Safeguards needed to prevent private healthcare sector from making a profit on Covid-19 vaccines, says MCA

  • Nation
  • Tuesday, 30 Mar 2021

PETALING JAYA: Mandatory safeguards are needed to prevent the private healthcare sector from profiteering or hoarding Covid-19 vaccines, says MCA.

MCA spokesman Mike Chong said that the government should categorise the Covid-19 vaccine as a controlled item and therefore, fix a maximum ceiling price and how payment should be made.

“This is to avert private healthcare facilities from artificially hiking up the prices of the vaccine, inoculation service or equipment used.

“Scammers would likewise be forestalled from exploiting the situation to demand upfront payment which would never reach the intended private medical facility, ” he said in a statement on Tuesday (March 30).

National Covid-19 Immunisation Programme Coordinating Minister Khairy Jamaluddin had said that the government is considering permitting private healthcare outfits to buy the Covid-19 vaccines and administer them for a fee.

Chong said that while this was commendable, the safeguards were necessary.

Chong said as there is a worldwide shortage of vaccines currently, the safeguards can deter vaccine hoarding which otherwise would see prices driven up further.

“Hefty penalties including jail time must be imposed against the operators and board of directors of private healthcare services who could profit from the privilege granted to procure and dispense the Covid-19 vaccine, ” he said.

He also suggested that hospitals whose yearly revenue and profit exceed a certain amount, must set aside a percentage of vials procured as part of their Corporate Social Responsibility (CSR) for those in the B40 groups registered with the Social Welfare Department at a greatly discounted price or even for free.

“Alternatively, private medical centres in particular could operate a mobile clinic to administer the jabs at locations where there is a high population of B40 residents residing at People’s Housing Projects (PPR), ” said Chong.

He also said that there must be also an integrated and systematic database of vaccines dispensed to a recipient detailing the brand name, time, location the immunisation jab was delivered.

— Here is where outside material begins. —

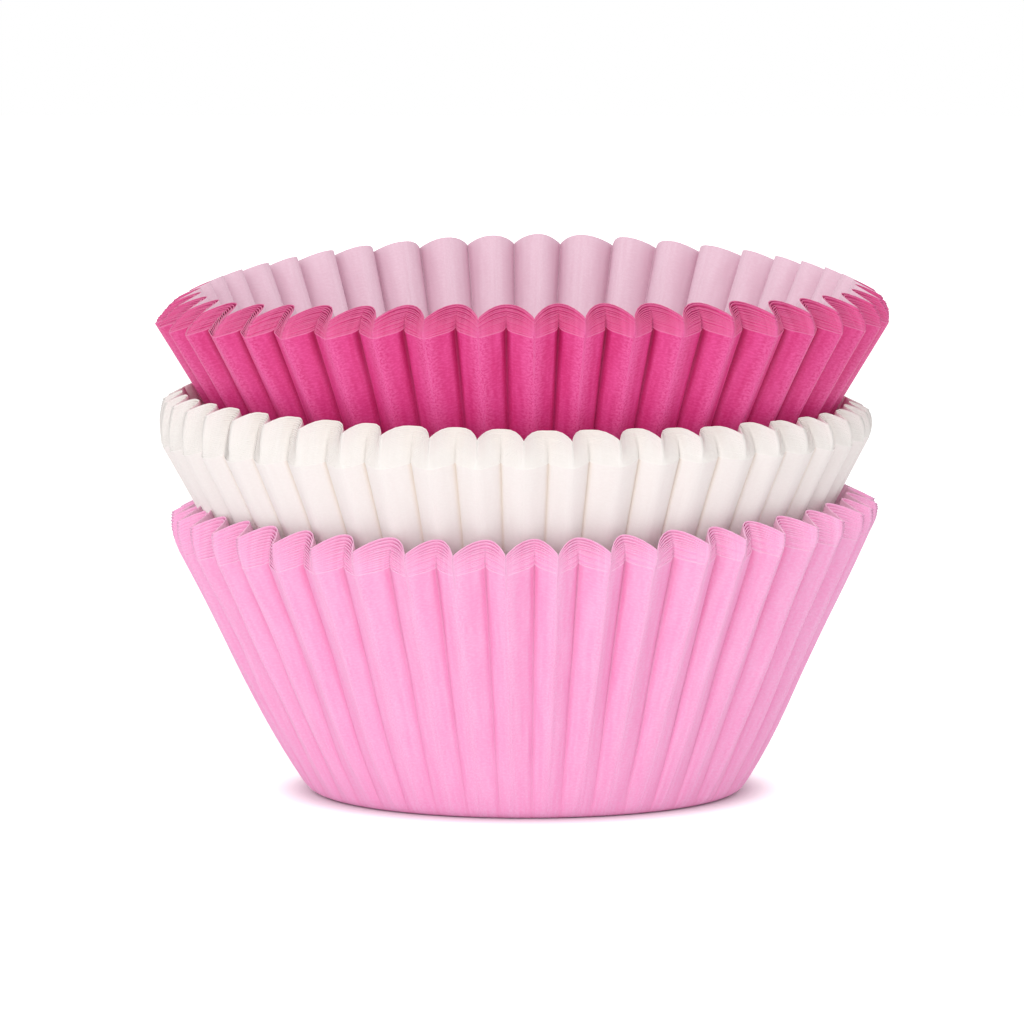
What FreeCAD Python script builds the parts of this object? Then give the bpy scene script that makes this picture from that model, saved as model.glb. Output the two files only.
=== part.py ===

Other essential information to be stored in the integrated database would be the name and address of the private healthcare provider, as well as the name of the medical personnel who delivered the injection.

“Such a move could discourage the possibility of would-be “kiasu” recipients registering and receiving more than the required two doses from different healthcare outfits.

“Upon completion of the second dosage, the issuance of a digital immunisation certificate by the private healthcare facility must likewise be stored in the common database, ” he said.

As of Monday (March 29), about 7.3mil people have registered for the Covid-19 vaccination.